--- BEGIN Given entries ---
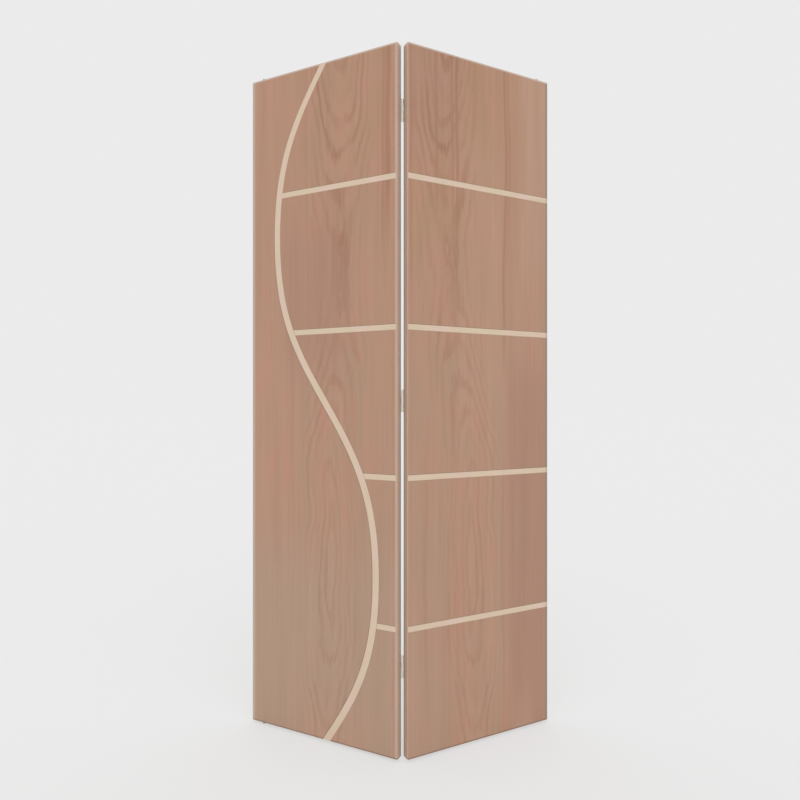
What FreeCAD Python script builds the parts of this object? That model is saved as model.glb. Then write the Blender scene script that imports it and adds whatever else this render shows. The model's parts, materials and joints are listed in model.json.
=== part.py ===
import FreeCAD, Part
import math
import os

# Two-leaf bifold closet door: a pivot leaf, which turns on a pin beside the jamb, and a
# lead leaf hinged to it, whose roller runs in the head track. Both are solid-core flush
# leaves: lumber core, plywood skins and solid edge bands. Their faces carry flush inlays.
#
# Frame, millimetres: origin at the lower end of the bottom pivot pin, on its axis.
# +X runs along the track from the pivot to the guide, +Z is up, +Y points into the closet.
# Everything is first built with the door shut, and then folded to the stored pose.

# ---- driving dimensions ------------------------------------------------------------
LEAF_HEIGHT = 2007.0        # 79 in leaf for an 80 in opening
LEAF_WIDTH = 507.0          # two leaves and the gap between them make 40 in
LEAF_THICKNESS = 25.4       # 1 in: a 3/4 in core between 1/8 in skins
FOLD_ANGLE = 27.0           # how far each leaf is turned from the shut door
LEAF_GAP = 2.0              # between the two meeting edges when shut
PIVOT_SETBACK = 38.0        # from a leaf's outer edge to its pivot or guide axis
PIN_PROUD = 9.5             # how far pins stand out of the leaf's ends

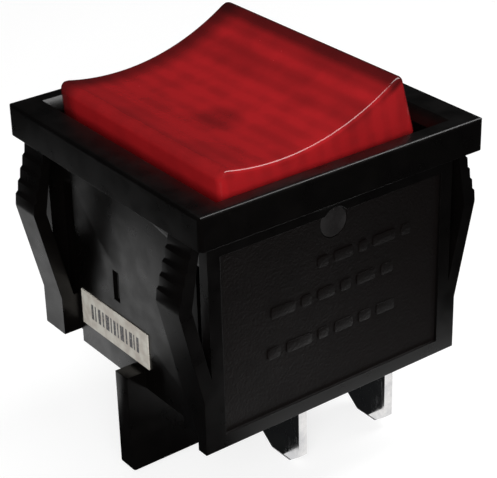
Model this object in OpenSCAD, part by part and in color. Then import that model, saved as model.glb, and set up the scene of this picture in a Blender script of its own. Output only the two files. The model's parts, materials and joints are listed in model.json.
--- END Given entries ---
◆ Task to complete:
Set down every record above exactly as given.

◆ Solution:
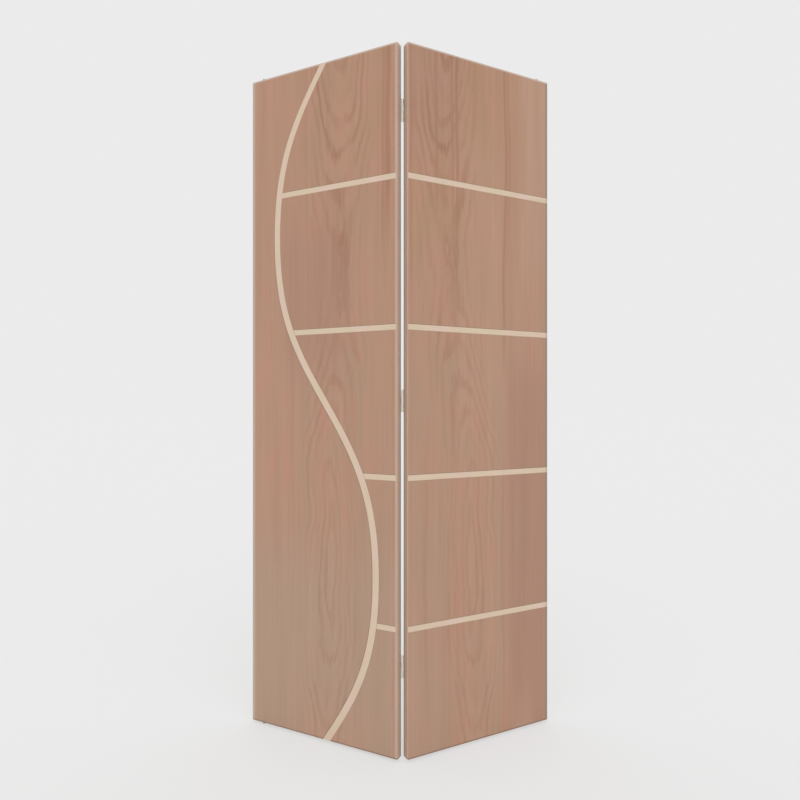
What FreeCAD Python script builds the parts of this object? That model is saved as model.glb. Then write the Blender scene script that imports it and adds whatever else this render shows. The model's parts, materials and joints are listed in model.json.
=== part.py ===
import FreeCAD, Part
import math
import os

# Two-leaf bifold closet door: a pivot leaf, which turns on a pin beside the jamb, and a
# lead leaf hinged to it, whose roller runs in the head track. Both are solid-core flush
# leaves: lumber core, plywood skins and solid edge bands. Their faces carry flush inlays.
#
# Frame, millimetres: origin at the lower end of the bottom pivot pin, on its axis.
# +X runs along the track from the pivot to the guide, +Z is up, +Y points into the closet.
# Everything is first built with the door shut, and then folded to the stored pose.

# ---- driving dimensions ------------------------------------------------------------
LEAF_HEIGHT = 2007.0        # 79 in leaf for an 80 in opening
LEAF_WIDTH = 507.0          # two leaves and the gap between them make 40 in
LEAF_THICKNESS = 25.4       # 1 in: a 3/4 in core between 1/8 in skins
FOLD_ANGLE = 27.0           # how far each leaf is turned from the shut door
LEAF_GAP = 2.0              # between the two meeting edges when shut
PIVOT_SETBACK = 38.0        # from a leaf's outer edge to its pivot or guide axis
PIN_PROUD = 9.5             # how far pins stand out of the leaf's ends

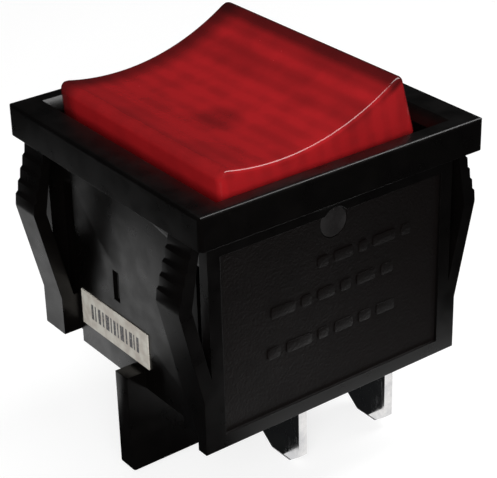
Model this object in OpenSCAD, part by part and in color. Then import that model, saved as model.glb, and set up the scene of this picture in a Blender script of its own. Output only the two files. The model's parts, materials and joints are listed in model.json.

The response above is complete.